I left the boys behind in mid-June and returned to the city, I being by then 60 pounds lighter. I was invited to stay, without the boys, at my friend David's place, to sleep on his living-room floor so I could come in to town to make some money. I stayed with David and his family, and with Adrian and his girlfriend there as well, while Adrian had some kind of massive mental break-down and got the impression that everyone on earth is stupid. He told us the most preposterous lies he could imagine, and he has a fine imagination. He is also a serious drunk. He is also broke, which meant he was forever borrowing money to get more beer. When drunk, he and others close by got loud. I put my head down in the living room and edited my ayahuasca book, with help from Peter Gorman.

I went back and forth to the jungle till I finally could not stand it longer and returned to David's place to edit and publish my third book in Iquitos, A Genealogy of Left Dhimmi Fascism, Vol. I.

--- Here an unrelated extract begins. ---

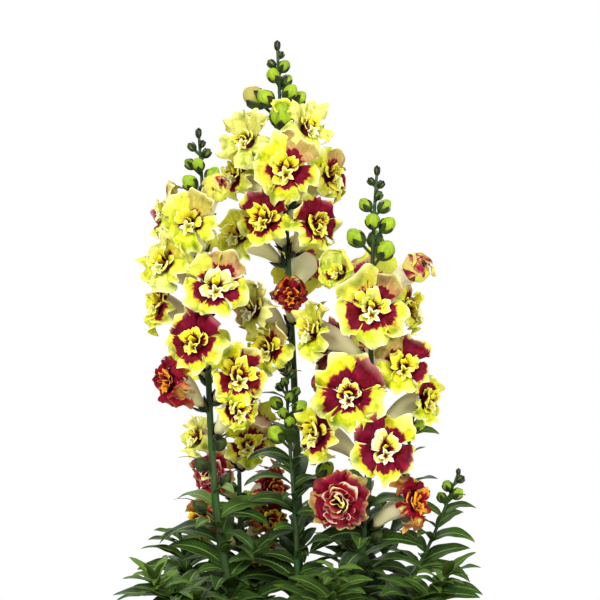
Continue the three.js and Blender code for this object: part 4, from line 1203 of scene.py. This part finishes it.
pot = {
    "height": 140.0, "footRadius": 55.0, "rimRadius": 82.0, "rimBand": 30.0, "rimProud": 4.0, "wall": 6.0,
    "floor": 8.0, "sides": 120, "drains": 3, "drainRadius": 5.0, "drainCircle": 30.0, "fillet": 1.6,
    "uneven": 0.0025,
}
grit = {"clods": 230, "pearls": 60, "crumbs": 200, "lump": 1.3}


def wallInside(z):
    return mix(pot["footRadius"], pot["rimRadius"] - pot["rimProud"], z / pot["height"]) - pot["wall"]


# each corner of a profile becomes a short curve: (1-t)^2 before + 2 (1-t) t corner + t^2 after, fillet from
# the corner
def rounded(profile, fillet):
    points = [profile[0]]
    for before, corner, after in zip(profile, profile[1:], profile[2:]):
        before, corner, after = (np.array(q, float) for q in (before, corner, after))
        cut = [min(fillet, np.linalg.norm(q - corner) * 0.45) for q in (before, after)]
        p0, p2 = corner + unit(before - corner) * cut[0], corner + unit(after - corner) * cut[1]
        t = np.linspace(0, 1, 5)[:, None]
        points += list((1 - t) ** 2 * p0 + 2 * (1 - t) * t * corner + t ** 2 * p2)
    return np.array([tuple(q) for q in points] + [profile[-1]])


def clayFinish():
    f = newFinish("clayFinish")
    place = f.ownPlace()
    x, y, z = f.parts(place)
    cloud = f.noise(place, 14.0, 5.0, 0.6)
    grain = f.noise(place, 420.0, 4.0, 0.65)
    band = f.streaks(x * 2.0, y * 2.0, z * 260.0)
    bloomed = f.noise(place, 34.0, 5.0, 0.7)
    # lime salts dry out in pale blotches, most of all under the rim and near the foot
    salt = bloomed.ease(0.52, 0.72) * (z.ease(0.118, 0.095) * z.ease(0.05, 0.1) + z.ease(0.05, 0.0) * 0.8)
    clay = f.coats(
        f.colour(cloud, (168, 84, 48), (196, 112, 70)),
        (grain.ease(0.5, 0.75) * 0.5, (214, 140, 98)),
        (grain.ease(0.5, 0.28) * 0.35, (122, 56, 34)),
        (band.ease(0.5, 0.8) * 0.22, (140, 68, 42)),
        (salt * 0.55, (222, 200, 178)),
        ((z + bloomed * 0.03).ease(0.05, 0.01) * 0.4, (112, 58, 38)))  # damp at the foot
    height = grain * 0.6 + band * 0.8 + cloud * 0.4
    return f.surface(Base_Color=clay, Roughness=0.78 + grain * 0.18, Normal=f.bump(height, 0.35, 0.0008),
                     Specular_IOR_Level=0.3)


def compostFinish():
    f = newFinish("compostFinish")
    kind, hue = f.painted("place")[0], f.painted("tint")[0]
    cloud, grain = f.specks(60.0, 5.0, 0.7), f.specks(700.0, 4.0, 0.7)
    colour = f.coats(
        f.colour(cloud, (28, 18, 12), (66, 44, 28)),
        (grain.ease(0.5, 0.7) * 0.6, (96, 68, 44)),
        (hue * 0.5, (92, 60, 34)),
        (kind.ease(0.4, 0.6), f.colour(grain, (214, 208, 196), (238, 234, 226))))
    return f.surface(Base_Color=colour, Roughness=0.86 + grain * 0.12,
                     Normal=f.bump(grain + cloud, 0.7, 0.0012), Specular_IOR_Level=0.15)


# Lathe through a closed profile from the middle of the foot to the middle of the floor; the three drain
# holes are cut with cylinders that are removed again.
def makePot():
    top, rim, foot, floor = pot["height"], pot["rimRadius"], pot["footRadius"], pot["floor"]
    under = top - pot["rimBand"]
    body = mix(foot, rim - pot["rimProud"], under / top)
    profile = rounded([
        (0.01, 0.0), (foot, 0.0), (body, under), (rim - 1.0, under + 1.0), (rim, top - 2), (rim - 2, top),
        (wallInside(top), top), (wallInside(floor), floor), (0.01, floor)], pot["fillet"])
    # more rings where the wall is long
    steps = [profile[:1]]
    for a, b in zip(profile, profile[1:]):
        n = max(1, int(np.linalg.norm(b - a) / 9))
        steps.append(a + (b - a) * (np.arange(1, n + 1) / n)[:, None])
    profile = np.concatenate(steps)
    angle = turns(pot["sides"])
    # thrown by hand: the wall is a little out of round
    radius = profile[:, :1] * (1 + pot["uneven"] * np.sin(2 * angle + 0.6) * (profile[:, 1:] / top))
    circles = vectors(np.cos(angle) * radius, np.sin(angle) * radius, profile[:, 1:])
    shell = Shell()
    shell.tube(circles[1:-1], up3 * 0.0, up3 * floor, finish=0)
    thing = shell.piece("clay_pot", [clayFinish()], "pot", "clay")[0]
    cutters = Shell()
    for i in range(pot["drains"]):
        ends = heading(120 * i) * pot["drainCircle"] + up3 * np.array([[-6.0], [16.0]])
        walls = rings(ends, right3, side3, np.full(2, pot["drainRadius"]), 28)
        cutters.tube(walls, ends[0], ends[1])
    drains = cutters.plain("drains")
    cut = thing.modifiers.new("drains", "BOOLEAN")
    cut.operation, cut.object, cut.solver = "DIFFERENCE", drains, "EXACT"
    thing.data = bpy.data.meshes.new_from_object(thing.evaluated_get(bpy.context.evaluated_depsgraph_get()))
    thing.modifiers.clear()
    bpy.data.objects.remove(drains)
    return len(thing.data.loop_triangles)


# The top is a dome, level + crown (1 - share^2), with lumps from sines of x and y; clods, pearls and crumbs
# are uneven little balls that leave the stems' feet free.
def makeCompost():
    bottom, edge = pot["floor"] + soil["gap"], soil["level"] - 1
    walls, rows, sides = [0.98, 1.0, 1.0, 1.0], 34, 96
    a = turns(sides)
    share = np.concatenate([walls, np.linspace(0.985, 0.03, rows - len(walls))])
    z = np.concatenate([[bottom, 45.0, 85.0, edge - 1.5],
                        soil["level"] + soil["crown"] * (1 - share[4:] ** 2)])
    reach = (np.array([wallInside(min(h, edge)) for h in z]) - soil["gap"])[:, None] * share[:, None]
    x, y = np.cos(a) * reach, np.sin(a) * reach
    lumps = (np.sin(0.31 * x + 1.7 * np.sin(0.23 * y)) * np.cos(0.27 * y + 1.3 * np.sin(0.19 * x))
             + 0.6 * np.sin(0.83 * x + 2) * np.sin(0.77 * y + 1)
             + 0.5 * spread(7, np.arange(rows)[:, None] * 131 + np.arange(sides)))
    lumps = grit["lump"] * lumps * ease(1.0, 0.93, share)[:, None] - 0.8 * ease(0.9, 1.0, share)[:, None]
    z = z[:, None] + np.where(np.arange(rows)[:, None] >= len(walls), lumps, 0)
    circles = vectors(x, y, z)
    shell = Shell()
    shell.tube(circles, up3 * bottom, circles[-1].mean(0) + [0, 0, 0.2], finish=0)
    feet = np.array([onPath(stemPath(stem), soil["level"])[:2] for stem in stems.values()])
    for i in range(grit["clods"] + grit["pearls"] + grit["crumbs"]):
        pearl = grit["clods"] <= i < grit["clods"] + grit["pearls"]
        around, far = 2 * np.pi * draw(11, i), math.sqrt(draw(12, i)) * 0.95
        if i < grit["clods"]:
            radius = 1.2 + 2.2 * draw(13, i) ** 2
        else:
            radius = 0.9 + 0.9 * draw(13, i) if pearl else 0.7 + 0.5 * draw(13, i)
        reach = (wallInside(edge) - soil["gap"] - 3.0) * far
        top = soil["level"] + soil["crown"] * (1 - far ** 2)
        middle = np.array([math.cos(around) * reach, math.sin(around) * reach,
                           top + radius * (0.25 + 0.5 * draw(14, i))])
        if np.min(np.hypot(*(feet - middle[:2]).T)) < 4.5 + radius:
            continue
        along = unit(np.array([spread(15, i), spread(16, i), spread(17, i)]) + 1e-3)
        right, up = crossAxes(along, side3)
        k = np.linspace(-0.75, 0.75, 4)
        uneven = 1 + 0.24 * spread(18 + i, np.arange(28).reshape(4, 7))
        body = radius * np.sqrt(1 - k ** 2)[:, None] * uneven
        shell.tube(rings(middle + along * (k * radius * 0.8)[:, None], right, up, body, 7),
                   middle - along * radius * 0.9, middle + along * radius * 0.9, (float(pearl), 0, 0),
                   (draw(19, i), 0, 0), finish=0)
    return shell.piece("potting_compost", [compostFinish()], "compost", "compost")[1]


print("pot and compost made,", makePot() + makeCompost(), "triangles")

Adrian's madness intensified, along with all the other madness one would never suspect of people in a house in the Amazon. I put my head down again and for the next 20 days I wrote -- a novel. I wrote Jockk Brand vs. the Toe Master and the Suicide Kings of Iquitos, Peru.

What I had meant to do was write my book on historical architecture in Iquitos. I'm finishing that now. I am penniless, living on Dave's floor in the living room still, thank God, while Adrian has been kicked out of every place he's gone to and is now living outside. Drunk still. I work, so I manage to live. I don't make enough money from book sales as yet to survive, so people like Dave and Peter Gorman and Pedro and Doug and John and Ivonne and many others are helping me out so I don't lose even more weight.

I don't know what I'm going to do about dinner today. It's not looking good so far. I'm busy putting out copy about street names in Iquitos so I can move on to finish writing about steamship companies in the late 19th and early 20th centuries.

With illustrations I have 287 pages as of now. The question is not whether I make dinner, but whether I make my deadline.